A Systematic Approach to Hazard and Operability Study (HAZOP)

Overview

Abstract

A system safety assurance case aims to demonstrate that a system is reasonably safe within the parameters defined according to its intended use. A system safety assurance case involves the definition of a safety engineering process (SEP) and its execution for the particular system. The SEP definition demonstrates the process' conformance to a set of normative documents such as standards, governance, and procedures built from operating experience and expertise. Assurance cases can be built using existing ones as basis. Modifica- tions to the design basis are subject to impact and traceability analysis which further affect verification and validation (V&V). To further minimize the effort in V&V and audit activities, the elements of the assurance case shall be formalizable, documentable, traceable, verifiable, and modular.

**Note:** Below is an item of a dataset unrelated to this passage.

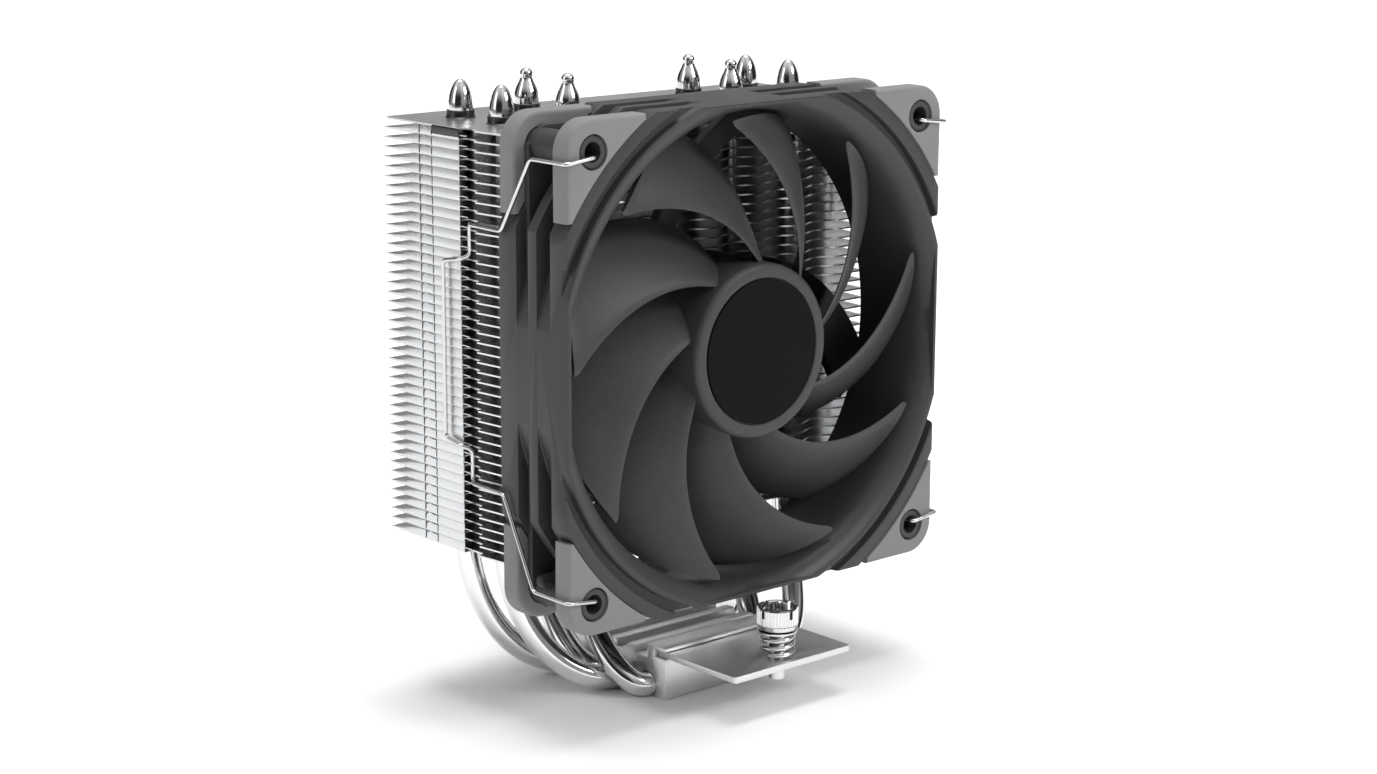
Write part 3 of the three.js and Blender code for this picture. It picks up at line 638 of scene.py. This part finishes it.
def tip_profile(has_nib):
    """Heights from where the taper starts, and radii, of a pipe's sealed end."""
    if has_nib:
        return [(0.0, 3.0), (0.9, 2.95), (1.7, 2.78), (2.6, 2.45), (3.4, 2.08), (4.1, 1.74), (4.6, 1.54),
                (4.9, 1.46), (5.3, 1.5), (5.8, 1.56), (6.3, 1.5), (6.7, 1.3), (7.0, 0.98), (7.2, 0.6),
                (7.3, 0.2)]
    return [(0.0, 3.0), (0.9, 2.97), (1.8, 2.88), (2.8, 2.72), (3.8, 2.48), (4.8, 2.13), (5.6, 1.75),
            (6.2, 1.38), (6.6, 1.05), (6.85, 0.7), (7.0, 0.2)]


def build_pipe(number):
    node = f"heat_pipe_{number}"
    low, high = box_mm(node)
    base_y = low.y + PIPE_RADIUS
    tip_y = high.y - PIPE_RADIUS
    ends = {-1: -low.x - PIPE_RADIUS, 1: high.x - PIPE_RADIUS}
    outer_x = max(ends.values())
    nib_side = min(ends, key=ends.get)
    leg_middle = 90
    line = []
    for side in (-1, 1):
        tip_x = ends[side]
        outer = tip_x > outer_x - 1
        reach, rise = PIPE_OUTER_BEND if outer else PIPE_INNER_BEND
        start = (side * PIPE_BASE_EXIT, base_y, PIPE_AXIS_Z)
        leg = bend_points(start, (side * tip_x, tip_y, PIPE_LEG_START), reach, rise)
        radii = [PIPE_RADIUS] * len(leg)
        leg.append(Vector((side * tip_x, tip_y, leg_middle)))
        radii.append(PIPE_RADIUS)
        top = PIPE_NIB_TOP if side == nib_side else PIPE_CONE_TOP
        profile = tip_profile(side == nib_side)
        tube_top = top - profile[-1][0]
        for height, radius in profile:
            leg.append(Vector((side * tip_x, tip_y, tube_top + height)))
            radii.append(radius)
        line.append((leg, radii))
    path = line[0][0][::-1] + line[1][0]
    radii = line[0][1][::-1] + line[1][1]
    pipe = sweep(f"pipe_{number}", path, radii, PIPE_SIDES, 50)
    for vertex in pipe.data.vertices:
        vertex.co.z = max(vertex.co.z, 0)
    piece(pipe, "cooler", "pipe_nickel", node)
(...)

An essential element in assuring safety is hazard analysis. An often used version of hazard analysis is HAZOP. HAZOP identifies hazards and hazardous events in the system's design. Traditionally, HAZOP is performed based on the expertise and heuristics of a multi-disciplinary team.

This thesis proposes a systematic approach to HAZOP that aims to create a concrete design basis and to minimize V&V and audit activities. The approach performs Requirement Decomposition (RD) in a hierarchical fashion over Functional Architecture Diagrams (FADs). As the proposed approach is hierarchical, this thesis also proposes the use of Goal Structuring Notation (GSN) to represent the structure of a HAZOP instance and its elements. HAZOP is then performed systematically on the requirements by traversing the decomposition and relationships defined in the GSN diagram and FADs. This proposed approach was developed after performing detailed analysis on how traditional HAZOP is performed in industry.

The proposed approach shows an objective, methodical, and traceable way of performing HAZOP over traditional methods that are otherwise subjective in nature, heuristic-driven, and expert-based. From a safety perspective, this thesis paves the way for a mathematically formal approach to HAZOP.